_What is asked_
Hunt for the word "writing" across the entries below, copying each line that holds it.

_Listed entries_
** Begin **
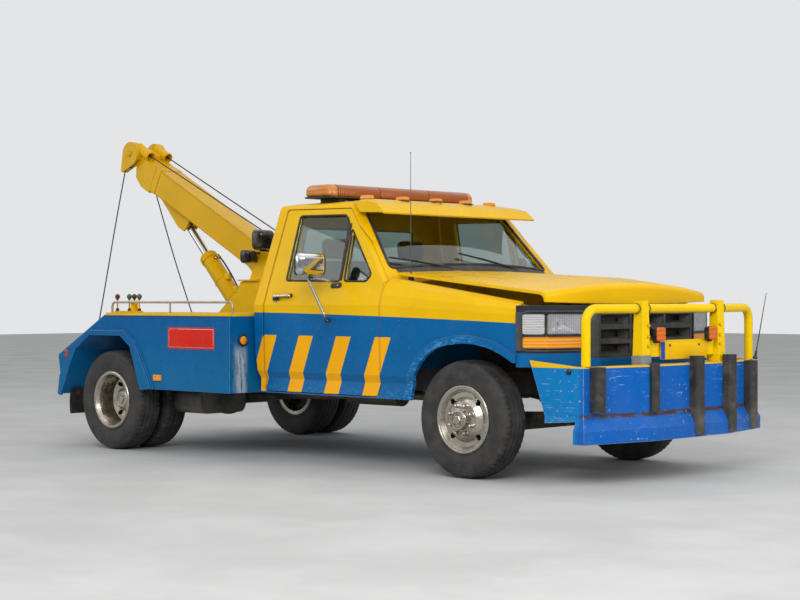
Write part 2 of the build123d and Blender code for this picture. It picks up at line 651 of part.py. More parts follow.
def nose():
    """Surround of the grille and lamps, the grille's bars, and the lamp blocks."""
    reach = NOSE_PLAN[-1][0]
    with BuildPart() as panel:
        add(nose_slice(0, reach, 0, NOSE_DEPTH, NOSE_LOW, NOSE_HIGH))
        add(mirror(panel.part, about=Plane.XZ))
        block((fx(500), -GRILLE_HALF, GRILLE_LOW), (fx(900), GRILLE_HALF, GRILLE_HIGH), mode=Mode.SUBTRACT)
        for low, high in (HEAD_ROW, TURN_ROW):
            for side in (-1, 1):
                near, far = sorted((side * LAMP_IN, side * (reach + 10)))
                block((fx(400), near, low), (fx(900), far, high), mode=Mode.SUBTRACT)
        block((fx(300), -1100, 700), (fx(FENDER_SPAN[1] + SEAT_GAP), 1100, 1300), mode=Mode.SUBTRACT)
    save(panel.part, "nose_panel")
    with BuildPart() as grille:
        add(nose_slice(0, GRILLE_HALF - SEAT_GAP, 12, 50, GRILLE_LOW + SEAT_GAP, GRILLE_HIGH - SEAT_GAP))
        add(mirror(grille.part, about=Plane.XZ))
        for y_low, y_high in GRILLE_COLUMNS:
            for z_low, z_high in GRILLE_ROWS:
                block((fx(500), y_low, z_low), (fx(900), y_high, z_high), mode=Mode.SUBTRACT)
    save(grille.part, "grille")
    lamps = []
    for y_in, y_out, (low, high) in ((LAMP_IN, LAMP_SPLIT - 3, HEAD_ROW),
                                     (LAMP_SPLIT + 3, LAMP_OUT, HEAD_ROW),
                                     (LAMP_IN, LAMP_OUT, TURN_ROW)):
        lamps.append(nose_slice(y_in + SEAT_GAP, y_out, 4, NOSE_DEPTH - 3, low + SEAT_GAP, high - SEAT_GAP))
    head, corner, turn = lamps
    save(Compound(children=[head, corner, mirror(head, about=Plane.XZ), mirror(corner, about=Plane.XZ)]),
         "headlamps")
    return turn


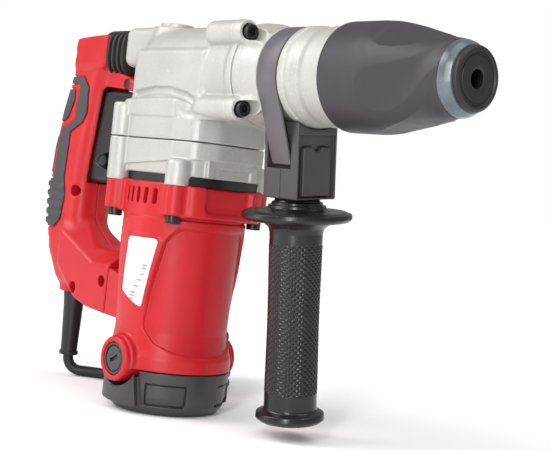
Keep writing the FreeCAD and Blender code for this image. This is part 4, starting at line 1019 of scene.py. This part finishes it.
** End **
** Begin **
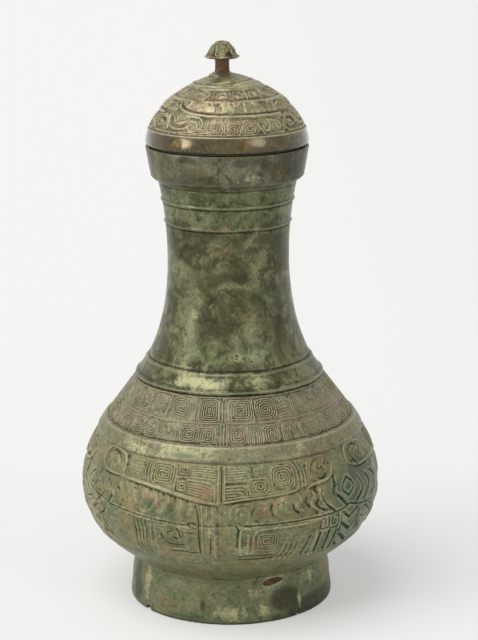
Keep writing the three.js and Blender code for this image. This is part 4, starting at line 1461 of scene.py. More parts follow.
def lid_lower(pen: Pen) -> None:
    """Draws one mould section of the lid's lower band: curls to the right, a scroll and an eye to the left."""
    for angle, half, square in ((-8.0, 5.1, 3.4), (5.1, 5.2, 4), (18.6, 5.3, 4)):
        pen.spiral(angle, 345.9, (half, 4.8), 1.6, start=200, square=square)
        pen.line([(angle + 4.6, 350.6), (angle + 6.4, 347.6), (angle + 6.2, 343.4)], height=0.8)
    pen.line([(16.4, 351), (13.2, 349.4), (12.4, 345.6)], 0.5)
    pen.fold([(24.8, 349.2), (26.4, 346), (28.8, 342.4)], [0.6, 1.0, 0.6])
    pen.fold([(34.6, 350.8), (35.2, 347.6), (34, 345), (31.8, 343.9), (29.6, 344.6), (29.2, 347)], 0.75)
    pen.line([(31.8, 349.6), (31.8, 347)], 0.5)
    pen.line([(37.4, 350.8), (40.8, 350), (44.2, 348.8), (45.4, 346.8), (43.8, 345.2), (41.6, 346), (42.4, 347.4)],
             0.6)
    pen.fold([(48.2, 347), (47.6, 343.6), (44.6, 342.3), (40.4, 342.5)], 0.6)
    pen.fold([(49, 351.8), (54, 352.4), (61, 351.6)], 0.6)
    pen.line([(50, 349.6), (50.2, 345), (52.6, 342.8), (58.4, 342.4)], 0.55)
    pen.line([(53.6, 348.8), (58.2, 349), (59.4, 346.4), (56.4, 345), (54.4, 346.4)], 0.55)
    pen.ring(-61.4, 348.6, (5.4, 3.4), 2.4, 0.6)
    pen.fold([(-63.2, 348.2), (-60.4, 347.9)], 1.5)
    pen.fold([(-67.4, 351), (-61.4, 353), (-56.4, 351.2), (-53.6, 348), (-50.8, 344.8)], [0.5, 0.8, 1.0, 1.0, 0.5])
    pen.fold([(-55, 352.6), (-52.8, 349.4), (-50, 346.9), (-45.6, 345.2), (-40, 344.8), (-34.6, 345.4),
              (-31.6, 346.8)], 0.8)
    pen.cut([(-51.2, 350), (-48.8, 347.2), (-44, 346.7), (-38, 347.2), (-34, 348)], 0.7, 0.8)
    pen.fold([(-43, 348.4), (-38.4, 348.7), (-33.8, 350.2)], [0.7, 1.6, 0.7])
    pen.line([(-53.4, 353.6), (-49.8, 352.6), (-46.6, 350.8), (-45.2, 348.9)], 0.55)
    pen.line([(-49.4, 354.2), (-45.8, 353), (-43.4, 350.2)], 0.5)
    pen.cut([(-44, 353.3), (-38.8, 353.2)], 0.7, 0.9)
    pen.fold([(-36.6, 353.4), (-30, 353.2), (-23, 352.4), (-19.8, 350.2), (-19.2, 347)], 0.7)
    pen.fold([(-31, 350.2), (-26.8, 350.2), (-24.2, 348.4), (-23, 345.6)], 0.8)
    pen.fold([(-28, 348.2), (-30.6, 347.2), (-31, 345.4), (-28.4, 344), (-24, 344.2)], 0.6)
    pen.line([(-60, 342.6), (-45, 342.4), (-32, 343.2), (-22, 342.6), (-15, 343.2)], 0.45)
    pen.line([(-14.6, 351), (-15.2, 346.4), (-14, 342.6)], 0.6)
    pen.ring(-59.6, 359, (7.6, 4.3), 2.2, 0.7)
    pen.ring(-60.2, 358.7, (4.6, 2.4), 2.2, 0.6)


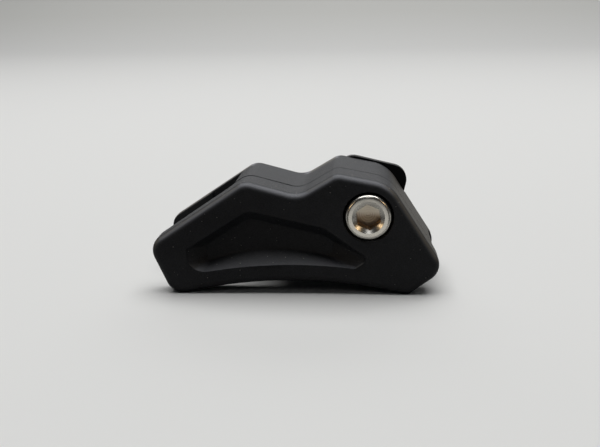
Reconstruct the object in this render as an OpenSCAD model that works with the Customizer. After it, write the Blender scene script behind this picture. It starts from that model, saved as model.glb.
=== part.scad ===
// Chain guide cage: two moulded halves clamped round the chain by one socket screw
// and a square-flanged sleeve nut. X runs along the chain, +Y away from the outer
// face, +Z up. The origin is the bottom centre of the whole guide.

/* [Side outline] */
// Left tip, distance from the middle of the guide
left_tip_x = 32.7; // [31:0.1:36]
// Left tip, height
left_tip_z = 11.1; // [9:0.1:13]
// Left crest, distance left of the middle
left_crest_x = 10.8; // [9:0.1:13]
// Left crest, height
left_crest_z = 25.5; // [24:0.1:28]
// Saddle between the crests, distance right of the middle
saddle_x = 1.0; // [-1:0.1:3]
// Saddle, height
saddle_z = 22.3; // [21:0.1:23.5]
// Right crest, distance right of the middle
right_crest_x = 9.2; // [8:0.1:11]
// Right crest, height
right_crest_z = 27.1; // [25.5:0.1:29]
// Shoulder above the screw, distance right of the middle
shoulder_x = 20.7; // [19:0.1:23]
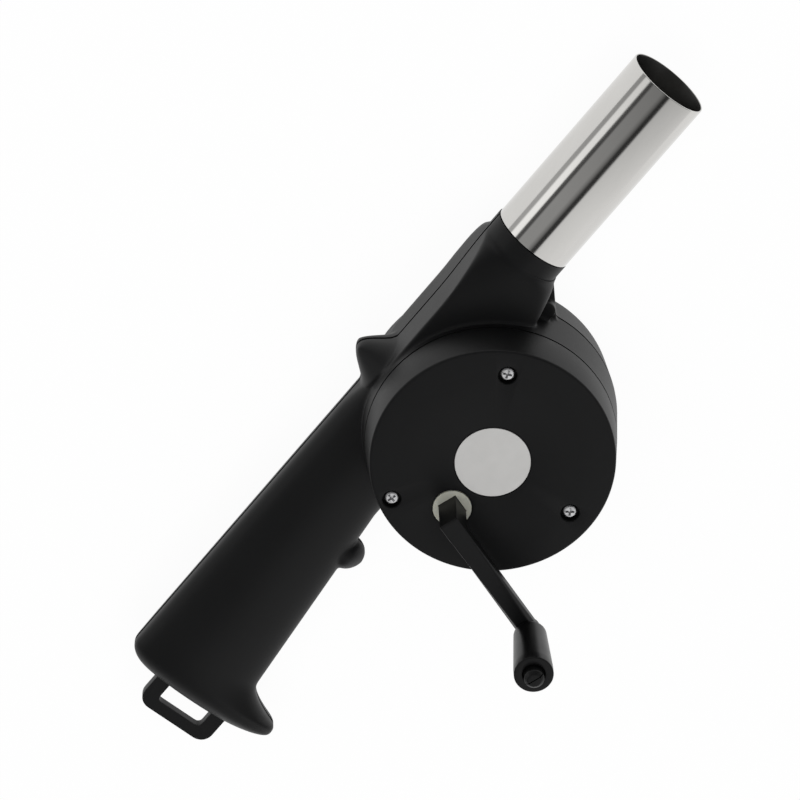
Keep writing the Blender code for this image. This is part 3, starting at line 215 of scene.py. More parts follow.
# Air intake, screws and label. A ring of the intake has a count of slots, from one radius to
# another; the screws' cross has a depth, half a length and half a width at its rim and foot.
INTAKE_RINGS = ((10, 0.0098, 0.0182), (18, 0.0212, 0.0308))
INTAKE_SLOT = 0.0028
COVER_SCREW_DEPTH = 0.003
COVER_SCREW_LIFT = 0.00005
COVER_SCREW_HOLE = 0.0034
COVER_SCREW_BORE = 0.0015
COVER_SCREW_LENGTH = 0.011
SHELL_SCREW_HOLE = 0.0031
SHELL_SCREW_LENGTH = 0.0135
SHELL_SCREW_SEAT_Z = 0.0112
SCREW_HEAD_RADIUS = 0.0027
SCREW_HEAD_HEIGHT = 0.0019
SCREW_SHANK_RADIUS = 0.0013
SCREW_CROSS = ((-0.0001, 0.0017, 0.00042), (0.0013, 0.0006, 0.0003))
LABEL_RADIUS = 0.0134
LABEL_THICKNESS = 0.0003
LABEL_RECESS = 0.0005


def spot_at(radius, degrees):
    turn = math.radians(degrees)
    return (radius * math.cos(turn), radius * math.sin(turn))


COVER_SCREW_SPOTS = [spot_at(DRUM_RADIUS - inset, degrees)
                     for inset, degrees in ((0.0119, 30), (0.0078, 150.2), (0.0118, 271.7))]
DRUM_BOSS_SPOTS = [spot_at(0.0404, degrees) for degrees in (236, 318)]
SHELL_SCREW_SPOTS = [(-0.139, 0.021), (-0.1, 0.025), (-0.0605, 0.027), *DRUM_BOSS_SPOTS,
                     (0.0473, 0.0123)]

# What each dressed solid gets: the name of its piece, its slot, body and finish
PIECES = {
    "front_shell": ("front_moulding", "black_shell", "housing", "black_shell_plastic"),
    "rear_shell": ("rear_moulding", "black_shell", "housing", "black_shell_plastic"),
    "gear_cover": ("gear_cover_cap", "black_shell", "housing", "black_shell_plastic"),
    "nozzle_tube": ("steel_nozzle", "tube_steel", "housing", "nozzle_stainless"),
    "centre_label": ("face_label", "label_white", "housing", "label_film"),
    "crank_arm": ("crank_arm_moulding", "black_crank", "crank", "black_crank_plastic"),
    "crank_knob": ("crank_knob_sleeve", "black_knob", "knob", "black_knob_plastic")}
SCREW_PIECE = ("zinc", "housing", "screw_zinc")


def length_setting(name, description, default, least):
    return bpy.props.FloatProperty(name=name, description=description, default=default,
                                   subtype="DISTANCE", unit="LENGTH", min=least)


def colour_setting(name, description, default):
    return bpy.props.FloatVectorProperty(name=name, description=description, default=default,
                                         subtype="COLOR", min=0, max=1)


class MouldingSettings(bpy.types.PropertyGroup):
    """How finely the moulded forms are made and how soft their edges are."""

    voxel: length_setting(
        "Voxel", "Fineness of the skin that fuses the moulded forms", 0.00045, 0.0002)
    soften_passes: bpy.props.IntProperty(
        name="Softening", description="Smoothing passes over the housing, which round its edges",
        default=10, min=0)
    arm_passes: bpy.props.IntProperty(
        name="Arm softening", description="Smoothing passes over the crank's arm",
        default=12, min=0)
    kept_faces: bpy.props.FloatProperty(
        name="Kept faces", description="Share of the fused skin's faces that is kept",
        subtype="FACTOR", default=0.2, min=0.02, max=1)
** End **
_Response_
Keep writing the FreeCAD and Blender code for this image. This is part 4, starting at line 1019 of scene.py. This part finishes it.
Keep writing the three.js and Blender code for this image. This is part 4, starting at line 1461 of scene.py. More parts follow.
Keep writing the Blender code for this image. This is part 3, starting at line 215 of scene.py. More parts follow.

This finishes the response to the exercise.